A: The well-tested second law of thermodynamics is not violated, because the second law is a statement about the production of entropy $\Delta_i S \geq 0$. For an isolated system $\Delta S = \Delta_i S$ and entropy does not decrease $\Delta S \geq 0$, but for open or closed systems $\Delta S = (\Delta_i S + \Delta_e S) \geq \Delta_e S$ and entropy can increase decrease or remain constant in function of the flow term $\Delta_e S$. For instance for mature living systems entropy remains approx. constant because the flow term compensates the production of entropy $\Delta_e S = - \Delta_i S$.
Regarding quantum systems, generalized measurements can decrease the entropy of the system, but non-selective ideal measurements never decrease the entropy. Both cases are compatible with the second law of thermodynamics.
A: A more universal formula for entropy valid under a wide range of conditions is $$S = - k_B \sum_i p_i \ln p_i$$   In this case we have an electron that can be in one of two degenerate states if there is no electrical or magnetic field present.  The two states are spin +1/2 and spin -1/2.  A given electron will be in one of those states with equal probability and there are two states, so $p_1 = 1/2$ and $p_2 = 1/2$.
Plugging these into the formula above we get $S = k_B \ln 2$ where $k_B$ is Boltzmann's constant (left out of the equation in the question).
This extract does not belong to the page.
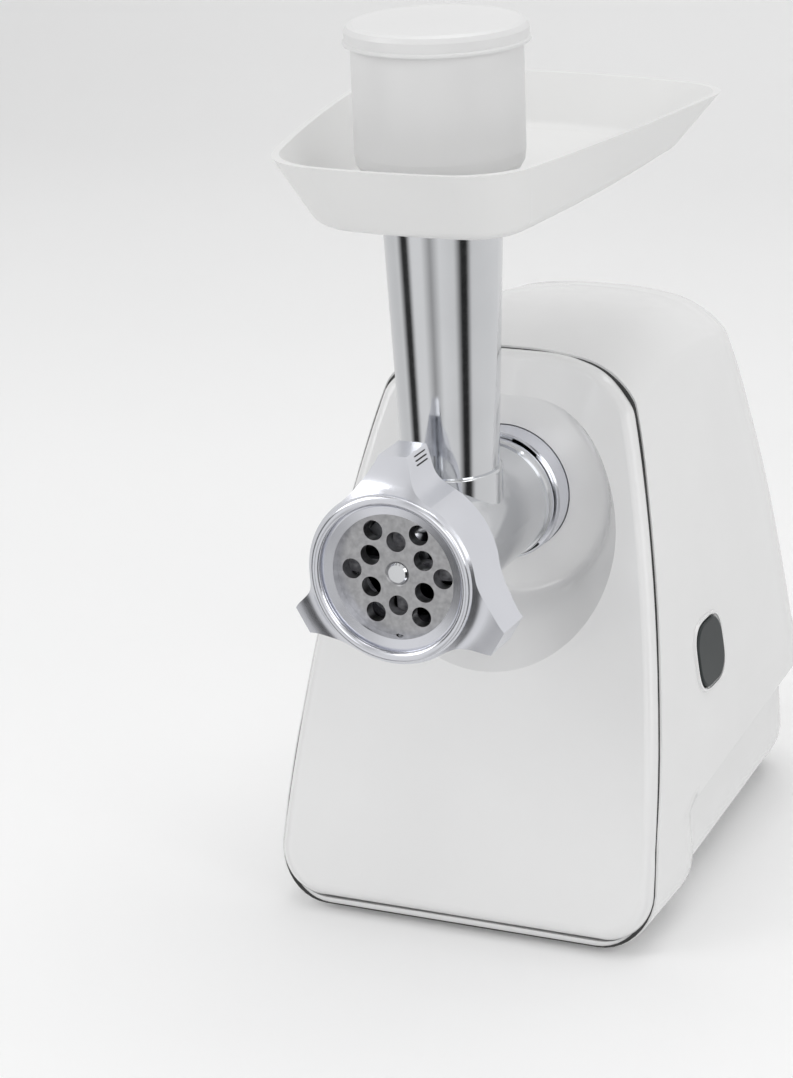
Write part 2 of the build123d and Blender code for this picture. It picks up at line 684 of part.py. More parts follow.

Since we don't know what state the electron is in, flipping it to the other state does nothing to the entropy.  So we must separate the states by, say, the application of a magnetic field.  One state will now have more energy and the other less.  If we find the electron in the upper energy state, $p_1 = 0$ and $p_2 = 1$.  Evaluating the formula is a bit tricky because we have a term $0\ln 0$ which can be shown to evaluate to zero.  The term $1\ln 1$ also evaluates to zero so we now have $S = 0$ and the entropy has been reduced.
Does this violate the Second Law?  The answer is no primarily because you can't apply thermodynamics to a single particle.
I apologize for the skeletal answer here, but the subject is fairly complex and one would need to read the appropriate chapter(s) in a statistical thermodynamics book for a full discussion.